Given exercise:
From the entries below, say how many lines carry the word "script", and give nothing but the number.

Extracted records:
=-=-=

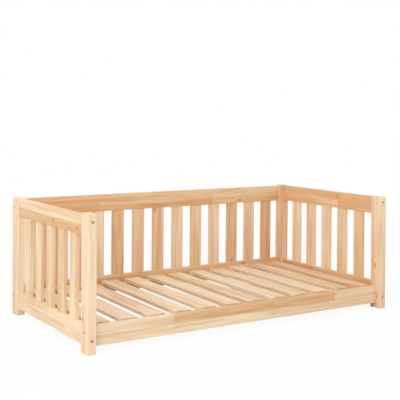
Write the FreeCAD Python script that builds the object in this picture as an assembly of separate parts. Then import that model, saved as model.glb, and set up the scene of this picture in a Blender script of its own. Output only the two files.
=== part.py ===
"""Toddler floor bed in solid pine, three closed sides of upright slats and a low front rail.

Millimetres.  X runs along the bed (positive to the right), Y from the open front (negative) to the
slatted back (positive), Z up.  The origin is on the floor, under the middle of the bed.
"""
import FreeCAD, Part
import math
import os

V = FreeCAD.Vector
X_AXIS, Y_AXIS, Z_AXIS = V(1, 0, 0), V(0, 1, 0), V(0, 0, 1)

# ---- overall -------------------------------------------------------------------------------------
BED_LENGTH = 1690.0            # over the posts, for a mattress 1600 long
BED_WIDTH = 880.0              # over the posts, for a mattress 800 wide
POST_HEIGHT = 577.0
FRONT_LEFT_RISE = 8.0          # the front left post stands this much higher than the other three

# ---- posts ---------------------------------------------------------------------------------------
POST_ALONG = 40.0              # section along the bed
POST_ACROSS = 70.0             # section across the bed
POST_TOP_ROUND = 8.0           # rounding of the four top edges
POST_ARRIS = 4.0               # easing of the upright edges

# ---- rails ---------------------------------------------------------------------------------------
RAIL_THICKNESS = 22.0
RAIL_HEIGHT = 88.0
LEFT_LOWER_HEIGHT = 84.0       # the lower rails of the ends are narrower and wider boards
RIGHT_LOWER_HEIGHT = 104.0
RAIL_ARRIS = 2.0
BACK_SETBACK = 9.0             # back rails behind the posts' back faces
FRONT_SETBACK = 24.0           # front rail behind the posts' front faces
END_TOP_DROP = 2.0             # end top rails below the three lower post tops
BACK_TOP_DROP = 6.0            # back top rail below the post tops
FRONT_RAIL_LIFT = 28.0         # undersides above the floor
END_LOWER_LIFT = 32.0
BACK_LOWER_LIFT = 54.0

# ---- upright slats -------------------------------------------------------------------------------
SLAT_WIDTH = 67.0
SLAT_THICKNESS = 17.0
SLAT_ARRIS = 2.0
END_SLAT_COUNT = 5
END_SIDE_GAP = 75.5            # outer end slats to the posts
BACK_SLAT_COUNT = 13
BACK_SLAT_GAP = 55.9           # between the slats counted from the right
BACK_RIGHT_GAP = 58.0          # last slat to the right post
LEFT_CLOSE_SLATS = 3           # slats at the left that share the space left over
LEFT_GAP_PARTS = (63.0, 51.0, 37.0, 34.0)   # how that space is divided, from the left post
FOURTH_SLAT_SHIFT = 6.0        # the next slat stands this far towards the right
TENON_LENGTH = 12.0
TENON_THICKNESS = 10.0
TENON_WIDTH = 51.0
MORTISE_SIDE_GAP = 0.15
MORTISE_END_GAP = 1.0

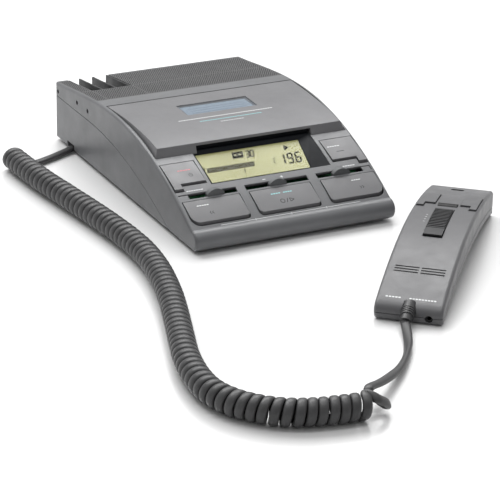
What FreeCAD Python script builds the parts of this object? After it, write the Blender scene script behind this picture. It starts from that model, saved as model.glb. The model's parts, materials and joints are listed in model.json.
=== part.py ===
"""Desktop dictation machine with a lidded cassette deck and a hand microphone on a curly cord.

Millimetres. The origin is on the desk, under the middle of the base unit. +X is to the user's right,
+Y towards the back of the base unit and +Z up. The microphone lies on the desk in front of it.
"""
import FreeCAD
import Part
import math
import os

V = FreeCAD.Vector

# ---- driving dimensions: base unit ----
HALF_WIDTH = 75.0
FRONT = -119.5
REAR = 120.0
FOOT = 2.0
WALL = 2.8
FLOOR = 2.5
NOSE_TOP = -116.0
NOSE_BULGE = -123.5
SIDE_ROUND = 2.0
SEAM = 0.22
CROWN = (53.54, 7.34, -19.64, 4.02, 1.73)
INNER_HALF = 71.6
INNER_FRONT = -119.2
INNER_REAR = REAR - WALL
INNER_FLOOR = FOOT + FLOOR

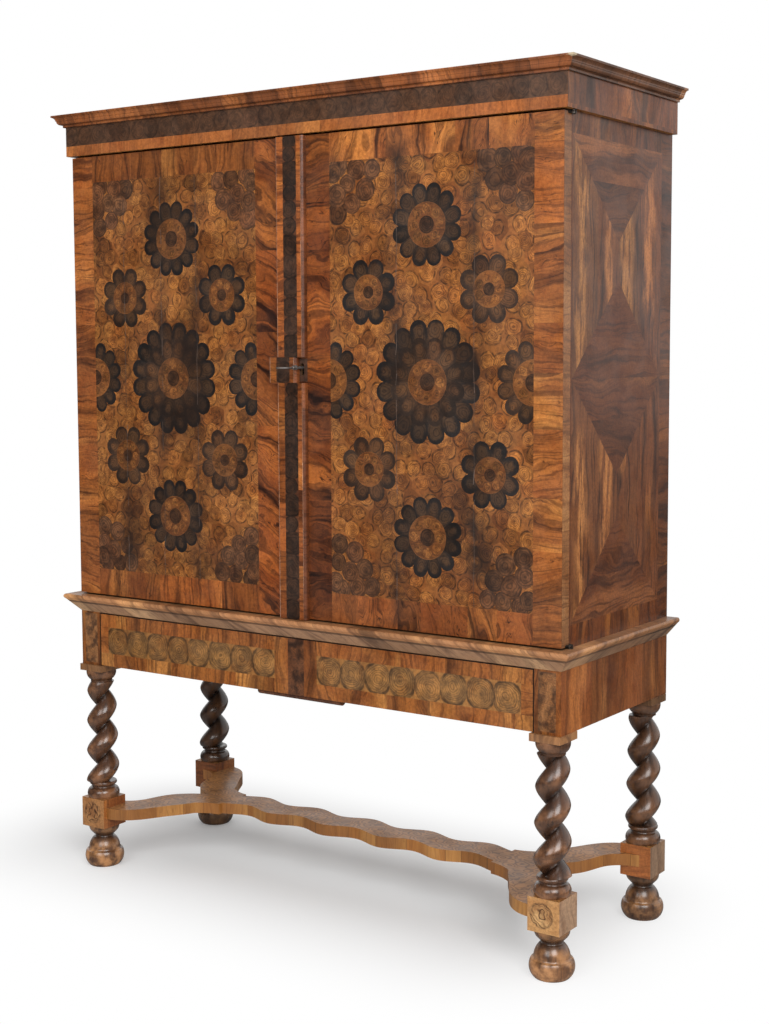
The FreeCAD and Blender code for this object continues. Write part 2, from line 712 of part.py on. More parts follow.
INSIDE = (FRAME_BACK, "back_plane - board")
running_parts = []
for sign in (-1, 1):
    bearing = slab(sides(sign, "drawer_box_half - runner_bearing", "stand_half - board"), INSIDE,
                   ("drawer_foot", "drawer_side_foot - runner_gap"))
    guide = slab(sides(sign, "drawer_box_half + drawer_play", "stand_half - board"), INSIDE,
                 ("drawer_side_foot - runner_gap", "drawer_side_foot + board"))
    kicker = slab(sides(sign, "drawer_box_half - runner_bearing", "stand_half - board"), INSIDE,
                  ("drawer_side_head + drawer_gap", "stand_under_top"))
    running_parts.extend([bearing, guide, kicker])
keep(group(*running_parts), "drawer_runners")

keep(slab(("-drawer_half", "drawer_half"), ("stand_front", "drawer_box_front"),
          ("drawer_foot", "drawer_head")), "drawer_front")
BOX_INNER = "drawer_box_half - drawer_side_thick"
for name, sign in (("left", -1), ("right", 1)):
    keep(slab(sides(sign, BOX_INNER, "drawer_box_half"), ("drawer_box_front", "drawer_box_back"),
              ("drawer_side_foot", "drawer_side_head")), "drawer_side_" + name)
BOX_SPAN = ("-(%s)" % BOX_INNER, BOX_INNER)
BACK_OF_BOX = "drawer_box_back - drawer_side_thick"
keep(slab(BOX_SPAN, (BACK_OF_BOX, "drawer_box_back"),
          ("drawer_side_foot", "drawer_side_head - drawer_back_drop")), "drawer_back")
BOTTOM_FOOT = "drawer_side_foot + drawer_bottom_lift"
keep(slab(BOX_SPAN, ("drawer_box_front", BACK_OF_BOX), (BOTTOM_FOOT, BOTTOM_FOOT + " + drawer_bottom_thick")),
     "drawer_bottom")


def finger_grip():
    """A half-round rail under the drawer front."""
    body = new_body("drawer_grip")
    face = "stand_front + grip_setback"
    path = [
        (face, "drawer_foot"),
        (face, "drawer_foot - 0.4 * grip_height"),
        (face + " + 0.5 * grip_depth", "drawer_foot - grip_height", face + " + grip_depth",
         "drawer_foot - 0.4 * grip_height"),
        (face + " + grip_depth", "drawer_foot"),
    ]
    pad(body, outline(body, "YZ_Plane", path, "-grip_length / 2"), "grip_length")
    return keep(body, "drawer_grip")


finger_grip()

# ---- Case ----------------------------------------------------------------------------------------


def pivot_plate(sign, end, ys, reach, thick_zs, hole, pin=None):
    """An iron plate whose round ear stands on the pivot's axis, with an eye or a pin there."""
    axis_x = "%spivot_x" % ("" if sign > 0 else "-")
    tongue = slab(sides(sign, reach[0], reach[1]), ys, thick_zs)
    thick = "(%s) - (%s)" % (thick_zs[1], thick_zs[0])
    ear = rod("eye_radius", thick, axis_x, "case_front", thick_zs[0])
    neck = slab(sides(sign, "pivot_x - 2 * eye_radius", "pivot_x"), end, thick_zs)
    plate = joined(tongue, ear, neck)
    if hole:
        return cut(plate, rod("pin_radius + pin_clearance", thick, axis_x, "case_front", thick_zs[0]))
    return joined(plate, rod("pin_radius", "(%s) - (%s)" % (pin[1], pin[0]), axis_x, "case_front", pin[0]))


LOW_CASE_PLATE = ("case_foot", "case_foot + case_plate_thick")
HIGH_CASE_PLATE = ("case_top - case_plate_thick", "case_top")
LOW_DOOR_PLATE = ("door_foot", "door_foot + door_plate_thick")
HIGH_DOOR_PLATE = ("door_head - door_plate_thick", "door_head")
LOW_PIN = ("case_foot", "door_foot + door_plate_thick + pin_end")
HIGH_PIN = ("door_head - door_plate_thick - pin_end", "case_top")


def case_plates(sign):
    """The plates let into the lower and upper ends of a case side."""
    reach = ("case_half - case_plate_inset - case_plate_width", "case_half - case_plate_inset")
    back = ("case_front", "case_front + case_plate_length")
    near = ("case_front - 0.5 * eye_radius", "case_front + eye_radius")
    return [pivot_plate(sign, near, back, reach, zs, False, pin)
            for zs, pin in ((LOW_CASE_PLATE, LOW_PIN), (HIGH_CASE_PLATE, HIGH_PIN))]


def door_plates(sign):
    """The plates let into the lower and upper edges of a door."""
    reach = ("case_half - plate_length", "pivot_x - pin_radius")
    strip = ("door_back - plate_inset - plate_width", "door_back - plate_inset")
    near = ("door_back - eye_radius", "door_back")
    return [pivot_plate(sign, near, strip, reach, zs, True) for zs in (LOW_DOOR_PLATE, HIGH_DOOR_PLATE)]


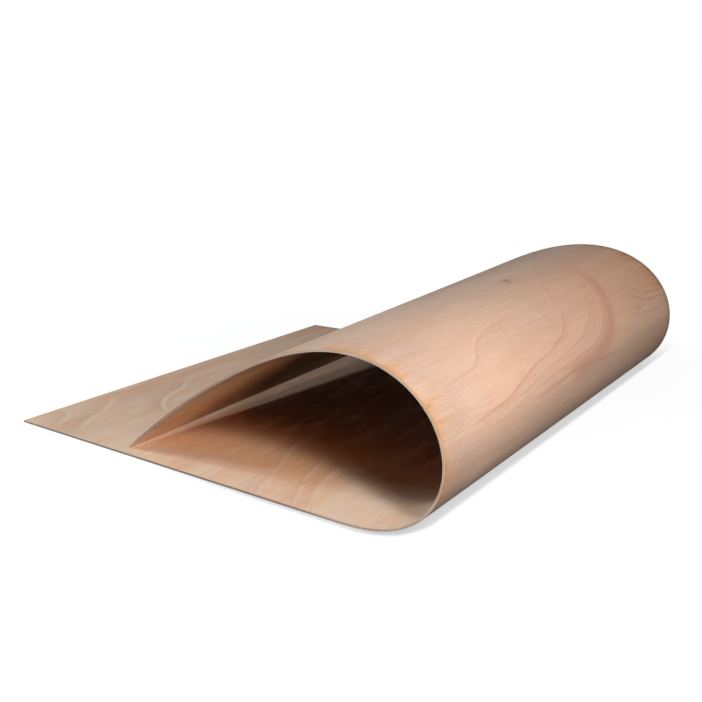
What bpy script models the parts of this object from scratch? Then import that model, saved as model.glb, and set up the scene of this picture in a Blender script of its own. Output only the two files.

=-=-=

In response:
3